Ai sensi del Dm 5 febbraio 1998, per i rifiuti di cui alla tipologia 9.1 “scarti di legno e sughero, imballaggi in legno” è prevista l’attività di recupero 9.1.3 “messa in riserva di rifiuti di legno [R13] con lavaggio eventuale, cernita, adeguamento volumetrico o cippatura per sottoporli alle seguenti operazioni di recupero [R3]: …”. Si chiede di sapere se le attività di “cernita ed adeguamento volumetrico o cippatura” siano indispensabili ai fini della configurazione dell’attività di messa in riserva R13 o se sia possibile condurre, in regime semplificato ai sensi degli articoli 214 e 216, Dlgs 152/2006, una “messa in riserva R13” del rifiuto consistente nel semplice stoccaggio in attesa del conferimento ad altro impianto autorizzato in R3.
Secondo l’articolo 184-bis, Dlgs 152/2006 vengono definiti “sottoprodotti” le sostanze o gli oggetti che soddisfano una serie di requisiti e tra questi la “certezza dell’utilizzo”. Si chiede se tale “certezza dell’utilizzo” sia soddisfatta dalla seguente affermazione:
– la quantità di residuo/sfrido di lavorazione prodotta “in modo continuo”, in un ciclo produttivo industriale, rispondente alla qualifica di “sottoprodotto” di cui all’articolo 184-bis, Dlgs 152/2006 e Dm 264/2016, possa essere impiegato in modo discontinuo presso l’utilizzatore finale, ovvero di trattarlo come sottoprodotto in base alle richieste dell’utilizzatore finale, cioè in modo da non garantire necessariamente la continuità del conferimento dello stesso, ma che il produttore iniziale, in caso di mancanza di richiesta da parte dell’utilizzatore finale possa continuare a gestire detto residuo/sfrido come rifiuto.
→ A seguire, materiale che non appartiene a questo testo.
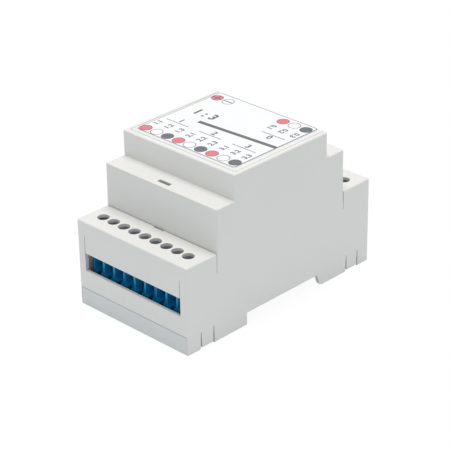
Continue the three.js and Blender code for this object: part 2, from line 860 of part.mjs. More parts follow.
// Every pole with its screw axis and the way its block faces
const polesOf = ({ name, poles: count, centre, end }) => rowPlaces(count).map((x, i) => ({
  tag: `${name.replace('_terminal', '')}_${i + 1}`,
  x: centre + x,
  y: end * (halfLength - screwInset),
  turn: end > 0 ? Math.PI : 0,
  end,
}));
const poles = blocks.flatMap(polesOf);
const pinSetback = cageDepth / 2 + cagePlay + contactTail - contactThickness / 2;
const pins = poles.map(({ x, y, end }) => [x, y - end * pinSetback]);

place('upper_housing', upperHousing(), 'housing');
place('base_tray', baseTray(), 'base');
place('rail_latch', railLatch(), 'latch');
place('front_panel', frontPanel(), 'panel');
place('label_sheet', labelSheet(), 'sheet');
place('circuit_board', circuitBoard(pins), 'board');

for (const { name, poles: count, centre, end } of blocks) {
  const face = end * (halfLength - blockRecess);
  place(name, terminalBlock(count), 'block', [centre, face, boardTop], end > 0 ? Math.PI : 0);
}
for (const { tag, x, y, turn } of poles) {
  place(`clamp_screw_${tag}`, clampScrew(), 'steel', [x, y, boardTop], turn);
  place(`clamp_cage_${tag}`, clampCage(), 'tinned', [x, y, boardTop], turn);
  place(`contact_${tag}`, contactBar(), 'tinned', [x, y, boardTop], turn);
}

// Drivers behind their outputs, the receiver behind the input, the supply behind the power poles
const driverPlace = blockRear - driverSetback - chipSpan / 2;
const receiverPlace = blockRear - receiverSetback - chipSpan / 2;
const [power, input] = inputs;
const behindPower = ([dx, dy]) => [power.centre + dx, blockRear + dy, boardTop];
outputs.forEach(({ centre }, i) => {
  place(`output_driver_${i + 1}`, surfaceChip(), 'chip', [centre, -driverPlace, boardTop]);
});
place('input_receiver', surfaceChip(), 'chip', [input.centre, receiverPlace, boardTop]);
place('voltage_regulator', regulator(), 'chip', behindPower(regulatorShift));
place('supply_capacitor', capacitorCan(), 'can', behindPower(canShift));
place('supply_fuse', discFuse(), 'fuse', behindPower(fuseShift));

export default splitter;
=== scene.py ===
import json
import math

import bmesh
import bpy
from mathutils import Matrix, Vector

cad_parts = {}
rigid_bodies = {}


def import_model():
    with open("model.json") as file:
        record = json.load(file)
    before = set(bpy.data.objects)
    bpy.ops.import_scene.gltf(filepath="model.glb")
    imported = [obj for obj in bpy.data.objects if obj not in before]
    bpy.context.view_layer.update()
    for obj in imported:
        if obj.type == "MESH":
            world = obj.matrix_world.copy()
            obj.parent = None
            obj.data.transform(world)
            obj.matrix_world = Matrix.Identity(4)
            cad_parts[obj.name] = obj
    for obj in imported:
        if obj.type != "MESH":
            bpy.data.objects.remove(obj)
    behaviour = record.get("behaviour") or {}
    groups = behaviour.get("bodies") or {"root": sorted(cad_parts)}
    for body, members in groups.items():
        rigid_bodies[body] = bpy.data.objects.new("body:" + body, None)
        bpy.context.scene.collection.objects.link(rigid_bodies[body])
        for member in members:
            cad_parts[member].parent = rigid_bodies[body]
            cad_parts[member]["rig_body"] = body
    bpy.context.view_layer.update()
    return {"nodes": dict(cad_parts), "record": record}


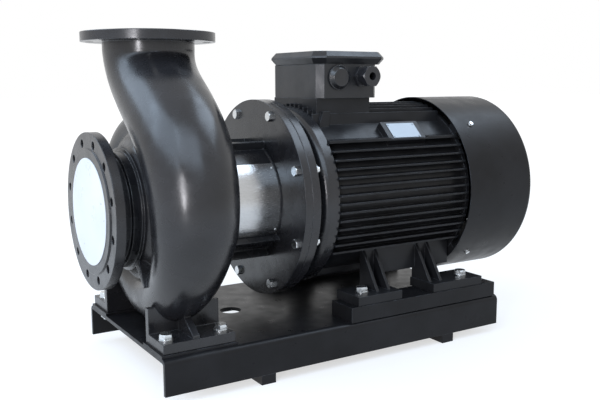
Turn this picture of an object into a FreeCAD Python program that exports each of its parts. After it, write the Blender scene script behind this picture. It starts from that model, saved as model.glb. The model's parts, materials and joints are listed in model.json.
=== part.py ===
import FreeCAD, Part
import os
from math import sin, cos, radians, degrees, sqrt, atan2

# Monoblock end-suction centrifugal pump: a volute pump end on a flanged, foot-mounted motor.
# Everything is drawn about the shaft: x runs from the suction face towards the motor,
# z is up, and the shaft lies on y = 0, z = 0. The export moves it to the floor frame.

V = FreeCAD.Vector
X = V(1, 0, 0)
Y = V(0, 1, 0)
Z = V(0, 0, 1)

# Heights below and above the shaft
pump_foot_drop = 315.0
motor_foot_drop = 280.0
pad_t = 7.0
skirt_h = 89.0
foot_bar_h = 25.0
discharge_h = 450.0

# Suction flange, DN 250 PN 10
suction_bore_r = 125.0
suction_flange_r = 200.0
suction_face_r = 160.0
suction_flange_t = 28.0
suction_pcd_r = 175.0
suction_holes = 12
suction_hole_r = 11.0
face_step = 3.0

# Discharge flange, DN 200 PN 10
discharge_x = 172.0
discharge_bore_r = 100.0
discharge_flange_r = 170.0
discharge_face_r = 134.0
discharge_flange_t = 26.0
discharge_pcd_r = 147.5
discharge_holes = 8
discharge_hole_r = 11.0

# Volute casing
casing_wall = 11.0
spiral_base_r = 160.0
tongue_angle = -40.0
water_angle = 4.0
upper_angle = 60.0
bottom_angle = 180.0
throat_angle = 262.0
tube_tongue_r = 42.0
tube_upper_r = 59.0
tube_bottom_r = 71.0
tube_throat_r = 102.5
slot_half = 29.0
nozzle_swell_r = 119.0
nozzle_waist_r = 108.0
nozzle_collar_r = 116.5
nozzle_collar_h = 21.0
nozzle_pull_low = 0.63
nozzle_pull_high = 0.3
nozzle_level = 0.6          # how far the nozzle's sections are turned level below the flange
mouth_step = 1.0
mouth_reach = 3.0
neck_rib_angle = 141.0
neck_wall = 16.0
ridge_step = 9.0
ridge_1_x = 61.0
ridge_2_x = 87.0
ring_r = 200.0
cover_bolts = 12
cover_bolt_r = 6.0
cover_pcd_r = 186.0
spot_face_r = 13.5
slot_clear = 14.0
gusset_base = 28.0
gusset_tip = 6.0
gusset_rise = 78.0
gusset_len = 46.0
drain_r = 10.5
drain_boss_r = 19.0
drain_boss_out = 8.0

# Impeller
impeller_r = 157.5
eye_r = 112.0
eye_ring_r = 118.0
outlet_w = 52.0
shroud_t = 7.0
vanes = 6
vane_t = 7.0
vane_inlet_r = 62.0
vane_wrap = 95.0
hub_r = 38.0
hub_nose_len = 62.0
eye_len = 39.0
chamber_clear = 14.5
axial_gap = 7.0
wear_gap = 0.4
wear_ring_t = 8.5
wear_ring_w = 22.0
wear_lead = 2.0
key_w = 12.0
key_len = 46.0
key_lead = 8.0
key_seat = 5.0

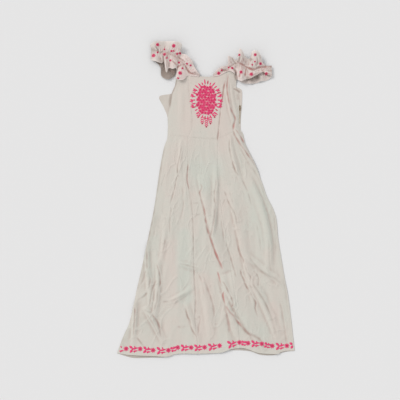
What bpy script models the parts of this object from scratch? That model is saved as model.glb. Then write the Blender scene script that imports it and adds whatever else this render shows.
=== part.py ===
"""Off-shoulder midi dress with an embroidered bodice and ruffle sleeves, laid flat on its back.

The garment lies face up. +X is the right-hand side as seen from above, +Y points to the neck
and +Z points up from the floor. Every panel is a wall of cloth: the back panels lie on the
floor, the front panels lie on them and rise over their folds, and each ruffle sleeve is a back
strip on the floor with a front strip on it. The only hard pieces are the zip's slider and its
pull tab, which turns on the slider's pin.
"""
from collections import namedtuple
import math

import bmesh
import bpy
from mathutils import Matrix, Vector
import numpy as np

MM = 0.001
OBJECT_NAME = "ruffle_sleeve_midi_dress"

# Tables below are in millimetres on a drawing whose zero is the waist seam at centre front.
# This point of the drawing is put at the world's origin.
DRAWING_CENTRE = (-1.5, -271.5)

# Cloth
PANEL_WALL = 1.4
RUFFLE_WALL = 1.2
SEAM_GAP = 0.3
LAYER_GAP = 0.3
BACK_WALL = 1.2
FRONT_LOW = BACK_WALL + LAYER_GAP + PANEL_WALL

# Air between the front and the back, away from the side seams
PUFF_HEIGHT = 4.0
PUFF_REACH = 90.0

# The straps rise to the height of the ruffles' gathering lines
STRAP_HEIGHT = 9.2
STRAP_RISE_FROM = 222.0
STRAP_RISE_TO = 280.0

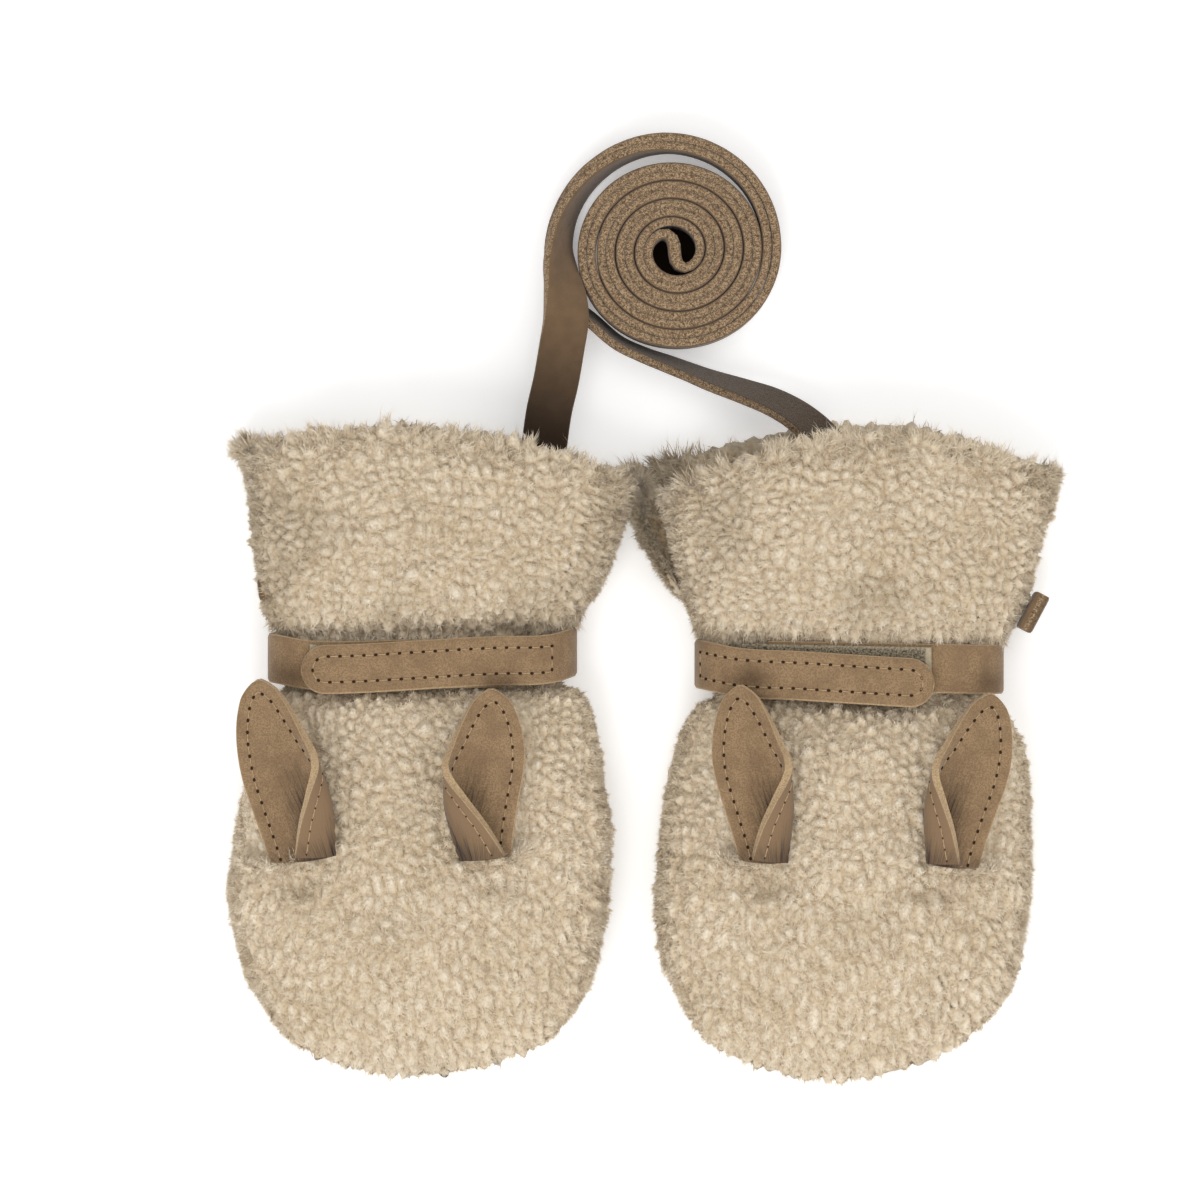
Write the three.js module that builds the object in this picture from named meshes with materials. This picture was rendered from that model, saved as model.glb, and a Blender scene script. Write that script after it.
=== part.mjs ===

Inoltre si chiede l’ “effettivo utilizzo” da parte dell’ “utilizzatore finale” sia soddisfatto dalla seguente affermazione:
– Il Dm 264/2016 prevede l’esistenza dei “requisiti costitutivi”, cioè di documentazione comprovante il rapporto o impegno contrattuale tra produttore del residuo, eventuali intermediari e gli utilizzatori. La predetta documentazione è il requisito fondamentale di certezza dell’utilizzo e l’intenzione di non disfarsi del residuo. In mancanza della predetta “documentazione contrattuale”, il requisito dell’ “effettivo utilizzo” sarà dimostrato mediante la predisposizione di una scheda tecnica contenente le informazioni riportate in allegato 2 al Dm, necessarie a consentire l’identificazione dei sottoprodotti dei quali è previsto l’impiego e l’individuazione delle caratteristiche tecniche degli stessi, “nonché esclusivamente” il “settore di attività” o della “tipologia di impianti idonei ad utilizzarli”. Non è richiesta l’individuazione puntuale della ragione sociale e indirizzo dell’utilizzatore finale.
Se si riscontrassero dei superamenti delle CSC delle acque sotterranee (Tabella 2 Allegato 5, Titolo V, Parte quarta, Dlgs 152/2006) sia sul campione filtrato che sul campione tal quale, si è tenuti a inoltrare la comunicazione agli enti (in questo caso ai sensi del comma 2 dell’articolo 245, Dlgs 152/2006) segnalando entrambi i superamenti oppure è sufficiente fare riferimento ai soli esiti relativi al filtrato?
Corretta etichettatura dei rifiuti. In un reparto di uno stabilimento, si producono quattro fusti di 15.02.02* HP13 (non soggetto ad ADR), i quali sono politenati su un bancale e portati al deposito temporaneo nell’area apposita e identificata con cartellonistica riportante Eer 15.02.02 HP13. Il responsabile gestione rifiuti, avvisato della consegna, si reca nel deposito per l’etichettatura. I seguenti adesivi: R nera su sfondo giallo, pittogramma specifico, Eer, Frase HP vanno applicati su ogni singolo fusto o sul collo finale e quindi sul film di polietilene esterno che li blocca sul bancale? Per questioni di praticità, si potrebbe applicare solo il pittogramma CLP sui singoli fusti e gli altri restanti sul film?